Stated goal: Output exactly the span of lines that begins at the line containing "for thing in" and ends at the line containing "for node in", both lines included.

++++++++++

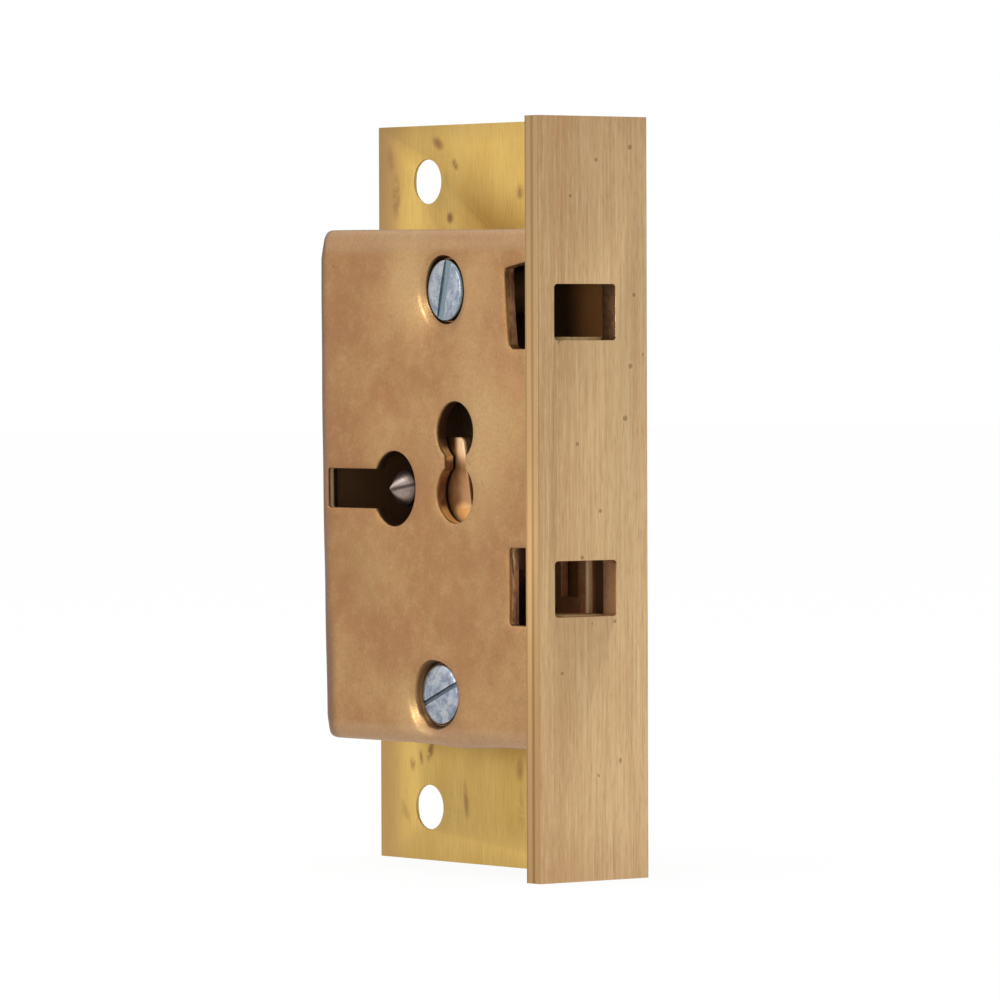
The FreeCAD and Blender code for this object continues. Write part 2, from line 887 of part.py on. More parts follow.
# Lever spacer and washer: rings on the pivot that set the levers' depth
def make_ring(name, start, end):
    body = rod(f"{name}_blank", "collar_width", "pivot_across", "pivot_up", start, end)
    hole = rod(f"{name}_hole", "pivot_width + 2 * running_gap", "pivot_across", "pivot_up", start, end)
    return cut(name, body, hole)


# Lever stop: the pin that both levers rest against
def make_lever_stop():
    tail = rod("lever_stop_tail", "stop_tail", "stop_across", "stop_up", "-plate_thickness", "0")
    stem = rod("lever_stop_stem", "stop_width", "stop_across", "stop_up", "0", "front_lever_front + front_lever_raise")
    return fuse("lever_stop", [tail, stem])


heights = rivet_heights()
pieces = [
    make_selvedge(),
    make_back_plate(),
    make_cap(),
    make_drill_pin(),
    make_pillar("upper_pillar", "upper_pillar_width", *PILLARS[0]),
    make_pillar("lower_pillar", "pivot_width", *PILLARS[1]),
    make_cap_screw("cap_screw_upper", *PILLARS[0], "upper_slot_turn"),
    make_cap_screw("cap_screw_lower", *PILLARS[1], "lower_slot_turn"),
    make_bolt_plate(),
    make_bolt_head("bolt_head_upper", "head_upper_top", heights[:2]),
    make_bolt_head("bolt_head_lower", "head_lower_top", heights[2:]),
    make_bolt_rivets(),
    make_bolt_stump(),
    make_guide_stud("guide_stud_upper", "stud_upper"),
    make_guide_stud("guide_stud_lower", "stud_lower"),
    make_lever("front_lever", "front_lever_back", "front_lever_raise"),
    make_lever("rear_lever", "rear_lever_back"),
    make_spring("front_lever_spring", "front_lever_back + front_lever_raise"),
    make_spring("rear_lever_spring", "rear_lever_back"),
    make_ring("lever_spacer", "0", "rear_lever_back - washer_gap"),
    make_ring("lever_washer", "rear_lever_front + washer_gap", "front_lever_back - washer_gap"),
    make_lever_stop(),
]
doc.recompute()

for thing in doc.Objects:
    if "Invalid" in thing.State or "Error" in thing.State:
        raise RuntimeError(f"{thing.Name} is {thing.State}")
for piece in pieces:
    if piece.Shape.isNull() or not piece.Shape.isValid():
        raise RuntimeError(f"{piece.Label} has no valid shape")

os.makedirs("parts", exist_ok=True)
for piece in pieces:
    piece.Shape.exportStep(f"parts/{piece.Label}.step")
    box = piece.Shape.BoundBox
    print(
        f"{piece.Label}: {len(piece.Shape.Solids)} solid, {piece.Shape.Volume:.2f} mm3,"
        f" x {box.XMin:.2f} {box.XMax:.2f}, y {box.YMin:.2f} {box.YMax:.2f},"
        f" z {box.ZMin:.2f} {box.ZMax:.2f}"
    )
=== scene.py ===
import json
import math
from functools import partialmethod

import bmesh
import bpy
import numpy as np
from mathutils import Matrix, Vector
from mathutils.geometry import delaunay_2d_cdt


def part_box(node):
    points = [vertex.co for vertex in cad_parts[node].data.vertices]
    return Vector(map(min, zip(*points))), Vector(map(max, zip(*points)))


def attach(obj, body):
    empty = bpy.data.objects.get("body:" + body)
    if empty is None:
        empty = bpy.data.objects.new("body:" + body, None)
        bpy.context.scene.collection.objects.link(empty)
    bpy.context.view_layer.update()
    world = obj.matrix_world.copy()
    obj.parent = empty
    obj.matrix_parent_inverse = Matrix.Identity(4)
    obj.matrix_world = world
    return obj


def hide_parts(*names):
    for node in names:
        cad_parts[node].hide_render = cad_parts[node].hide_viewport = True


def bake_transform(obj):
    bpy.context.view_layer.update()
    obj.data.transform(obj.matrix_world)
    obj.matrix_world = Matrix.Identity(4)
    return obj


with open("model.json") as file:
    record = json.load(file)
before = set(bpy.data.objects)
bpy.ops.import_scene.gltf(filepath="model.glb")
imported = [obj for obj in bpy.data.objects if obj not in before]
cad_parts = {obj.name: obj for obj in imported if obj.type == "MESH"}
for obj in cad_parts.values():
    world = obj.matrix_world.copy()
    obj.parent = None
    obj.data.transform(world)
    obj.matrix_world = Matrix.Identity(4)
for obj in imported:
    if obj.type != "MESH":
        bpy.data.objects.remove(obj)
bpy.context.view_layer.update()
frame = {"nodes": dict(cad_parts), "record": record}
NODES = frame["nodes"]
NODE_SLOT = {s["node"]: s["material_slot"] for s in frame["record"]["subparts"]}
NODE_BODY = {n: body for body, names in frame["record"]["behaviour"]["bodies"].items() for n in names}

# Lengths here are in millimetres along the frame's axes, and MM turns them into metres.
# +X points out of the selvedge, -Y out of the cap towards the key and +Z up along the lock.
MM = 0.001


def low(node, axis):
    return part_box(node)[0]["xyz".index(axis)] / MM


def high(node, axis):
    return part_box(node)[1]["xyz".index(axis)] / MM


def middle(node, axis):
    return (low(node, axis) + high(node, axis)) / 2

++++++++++

Result:
for thing in doc.Objects:
    if "Invalid" in thing.State or "Error" in thing.State:
        raise RuntimeError(f"{thing.Name} is {thing.State}")
for piece in pieces:
    if piece.Shape.isNull() or not piece.Shape.isValid():
        raise RuntimeError(f"{piece.Label} has no valid shape")

os.makedirs("parts", exist_ok=True)
for piece in pieces:
    piece.Shape.exportStep(f"parts/{piece.Label}.step")
    box = piece.Shape.BoundBox
    print(
        f"{piece.Label}: {len(piece.Shape.Solids)} solid, {piece.Shape.Volume:.2f} mm3,"
        f" x {box.XMin:.2f} {box.XMax:.2f}, y {box.YMin:.2f} {box.YMax:.2f},"
        f" z {box.ZMin:.2f} {box.ZMax:.2f}"
    )
=== scene.py ===
import json
import math
from functools import partialmethod

import bmesh
import bpy
import numpy as np
from mathutils import Matrix, Vector
from mathutils.geometry import delaunay_2d_cdt


def part_box(node):
    points = [vertex.co for vertex in cad_parts[node].data.vertices]
    return Vector(map(min, zip(*points))), Vector(map(max, zip(*points)))


def attach(obj, body):
    empty = bpy.data.objects.get("body:" + body)
    if empty is None:
        empty = bpy.data.objects.new("body:" + body, None)
        bpy.context.scene.collection.objects.link(empty)
    bpy.context.view_layer.update()
    world = obj.matrix_world.copy()
    obj.parent = empty
    obj.matrix_parent_inverse = Matrix.Identity(4)
    obj.matrix_world = world
    return obj


def hide_parts(*names):
    for node in names:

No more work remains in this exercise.